Background: Colorectal cancer (CRC) is the 2nd leading cancer killer in the US. The Strategies and Opportunities to STOP Colon Cancer in Priority Populations (STOP CRC) project aimed to increase CRC screening among patients in Federally Qualified Health Centers (FQHCs) through a mailed fecal immunochemical test (FIT) outreach program. However, rates of completion of the follow-up colonoscopy following an abnormal FIT remain low. We developed a multivariable prediction model using data available in the electronic health record to assess the probability of patients obtaining a colonoscopy following an abnormal FIT test.
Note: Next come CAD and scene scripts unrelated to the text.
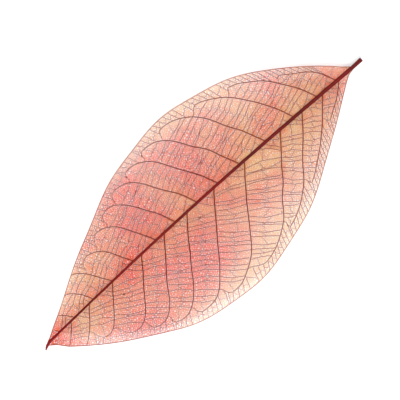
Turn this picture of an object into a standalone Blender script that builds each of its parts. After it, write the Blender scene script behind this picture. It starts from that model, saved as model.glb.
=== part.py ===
"""Skeleton leaf: the dried vein network of one rubber-tree leaflet, lying with its middle flat on a surface.

The leaf is one grown piece, so it is one solid: a midrib with its short stalk and drawn-out tip, the side veins
that leave it on both sides and loop together inside the margin, the rungs between the side veins, and the margin
vein, with open gaps between them all. The network is drawn flat as lines, and Blender's constrained Delaunay tool
turns them into a sheet of cells. An inset in each cell leaves half a strut along every side, and what is inside it
is deleted. The sheet is then curled, and Solidify raises every strut to a ridge, highest along the midrib.

Frame: +Y from stalk to tip, +Z up, origin on the flat underside of the midrib at half the blade's length.
"""

import math
import random

import bmesh
import bpy
from mathutils import Vector
from mathutils.geometry import delaunay_2d_cdt

MM = 0.001  # the network is drawn in millimetres, and the mesh is in metres
LEFT, RIGHT = -1, 1
NAME = "skeleton_leaf"

# Blade outline: how far each side reaches from the straight line between base and tip, and its fullness there
BLADE_LENGTH = 100.0
SIDE_WIDTH = {LEFT: 23.0, RIGHT: 21.8}
BASE_POWER = {LEFT: 1.20, RIGHT: 0.97}
TIP_POWER = {LEFT: 1.08, RIGHT: 1.28}
MARGIN_WAVE = 0.22
MARGIN_WAVES = 31.0
DRIP_TIP_LENGTH = 2.5
DRIP_TIP_HALF_WIDTH = (0.75, 0.45)  # where it begins, and at its end
DRIP_TIP_HOOK = 0.9
STALK_LENGTH = 3.2

# Midrib: its slight bow to the right, and its half width at the stalk and at the tip
MIDRIB_BOW = 1.0
MIDRIB_HALF_WIDTH = (0.95, 0.45)

# Side veins: where each leaves the midrib, as a share of the blade's length
VEIN_STARTS = {
    LEFT: (0.040, 0.090, 0.155, 0.225, 0.340, 0.440, 0.528, 0.603, 0.679, 0.776, 0.852, 0.912),
    RIGHT: (0.045, 0.105, 0.180, 0.270, 0.354, 0.425, 0.494, 0.565, 0.630, 0.705, 0.775, 0.838, 0.900),
}
VEIN_ANGLE = {LEFT: math.radians(49), RIGHT: math.radians(66)}  # to the midrib, where it leaves
VEIN_FORWARD = {LEFT: 1.0, RIGHT: 0.80}  # how far it runs tipwards for each millimetre outwards
NARROW_BLADE = 8.0  # where the blade's half width is less, a side vein runs into the margin, with no loop

# Loops that join the side veins' ends, and the short ties from them to the margin
LOOP_INSET = 1.9  # from the margin
LOOP_JOIN = 4.2  # a loop meets the next vein where that vein has come this near to the margin
LOOP_STEP = 2.0
TIE_LEAN = 0.012  # how far tipwards a tie meets the margin, as a share of the blade's length

# Rungs between neighbouring side veins
RUNG_STEP = 1.7
RUNG_JITTER = 0.25
RUNG_BEND = 0.08  # how far its middle is out of line, at most, as a share of its length
RUNG_SEED = 10
FIRST_RUNG = 2.4  # a rung that would meet the next vein nearer to the midrib than this is left out
MIDRIB_RUNG_SKEW = 3.6  # a side vein that leans further than this under the next one has a rung to the midrib

# Spacing of the points along the veins and the margin
LONGEST_STEP = 3.4
CLOSE_MARKS = 0.8  # rungs that would meet a vein nearer than this to each other meet it at one point
SAME_POINT = 0.01

# Struts, larger than life: half their width, their height beside a gap, and each kind's height at its ridge
STRUT_HALF_WIDTHS = (0.35, 0.32, 0.29)  # the second and third where a cell is too narrow for the one before
GAP_EDGE_HEIGHT = 0.62
MARGIN, MIDRIB, MIDRIB_EDGE, VEIN, LOOP, RUNG = range(6)
RIDGE_HEIGHT = {MARGIN: 0.70, MIDRIB: 2.10, MIDRIB_EDGE: 1.30, VEIN: 1.15, LOOP: 0.90, RUNG: 0.80}
TIP_HEIGHT_SHARE = 0.5  # the midrib's height at the tip, as a share of that at the stalk
SHORTEST_GAP_SIDE = 0.12
SMALLEST_GAP = 0.9  # square millimetres

# Curl: the midrib and four places beside it lie flat, and the margins, the tip and the base lift off the surface
FLAT_ACROSS = (0.10, 0.44)  # share of the half width that lies flat, between those places and at them
REST_AT, REST_STEP = -22.0, 38.0  # where along the leaf they are
FLAT_FROM, FLAT_TO = 0.22, 0.72  # shares of the length
MARGIN_LIFT = {LEFT: 3.0, RIGHT: 2.0}
TIP_LIFT = 4.4
BASE_LIFT = 1.6
RIPPLE = 0.35  # share of the margin's lift
RIPPLE_LENGTH = 34.0

DYED_FIBRE = (0.80, 0.20, 0.13, 1.0)


def hump(u, low_power, high_power):
    """A curve over 0 to 1 that starts and ends at 0 and peaks at 1."""
    if u <= 0.0 or u >= 1.0:
        return 0.0
    peak = low_power / (low_power + high_power)
    return (u / peak) ** low_power * ((1.0 - u) / (1.0 - peak)) ** high_power


def share_between(value, start, end):
    return min(1.0, max(0.0, (value - start) / (end - start)))


def share_of(point):
    """How far along the blade a point lies: 0 at the base and 1 at the tip."""
    return point.y / BLADE_LENGTH + 0.5


def midrib_x(u):
    """The midrib bows to the right in the middle, and its last stretch hooks to the left."""
    bow = MIDRIB_BOW * (math.sin(math.pi * share_between(u, 0.0, 1.0)) - 1.0)
    hook = share_between(u, 1.0 - DRIP_TIP_LENGTH / BLADE_LENGTH, 1.0)
    return bow - DRIP_TIP_HOOK * hook * hook


def midrib_half_width(u):
    root, tip = MIDRIB_HALF_WIDTH
    return root + (tip - root) * share_between(u, 0.0, 1.0)


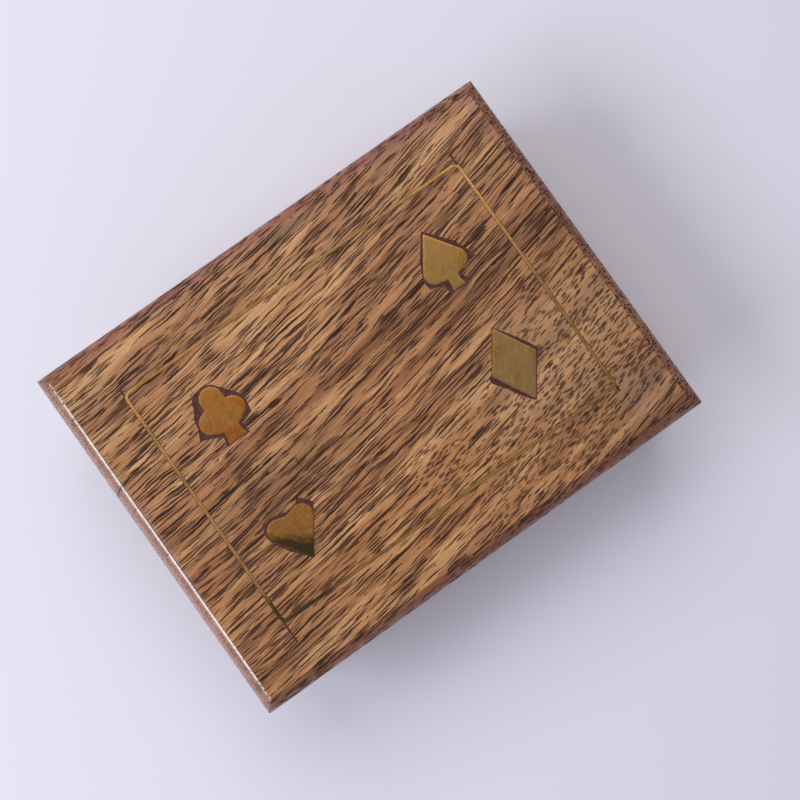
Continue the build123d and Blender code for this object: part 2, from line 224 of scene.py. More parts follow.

Methods: To assess the probability of obtaining a colonoscopy, we used Cox regression to develop a risk prediction model among a retrospective cohort of patients with an abnormal FIT result and a year of follow-up data.
Results: Of 1596 patients with an abnormal FIT result, 556 (34.8%) had a recorded colonoscopy within 6 months. The model shows adequate separation of patients across risk levels for non-adherence to follow-up colonoscopy (bootstrap-corrected C-statistic > 0.63). The refined model included 8 variables: age, race, insurance, GINI income inequality, long term anticoagulant use, receipt of a flu vaccine in the past year, frequency of missed clinic appointments, and clinic site. Probability of obtaining a follow-up colonoscopy within 6 months varied across quintiles; patients in the lowest quintile had an estimated 18% chance, whereas patients in the top quintile had a greater than 55% chance of obtaining a follow-up colonoscopy.
Conclusions: Knowing who is unlikely to follow-up on an abnormal FIT test could help identify patients who need an early intervention aimed at complete a follow-up colonoscopy.
Trial registry: This trial was registered at ClinicalTrials.gov (NCT01742065) on December 5, 2012. The protocol is available.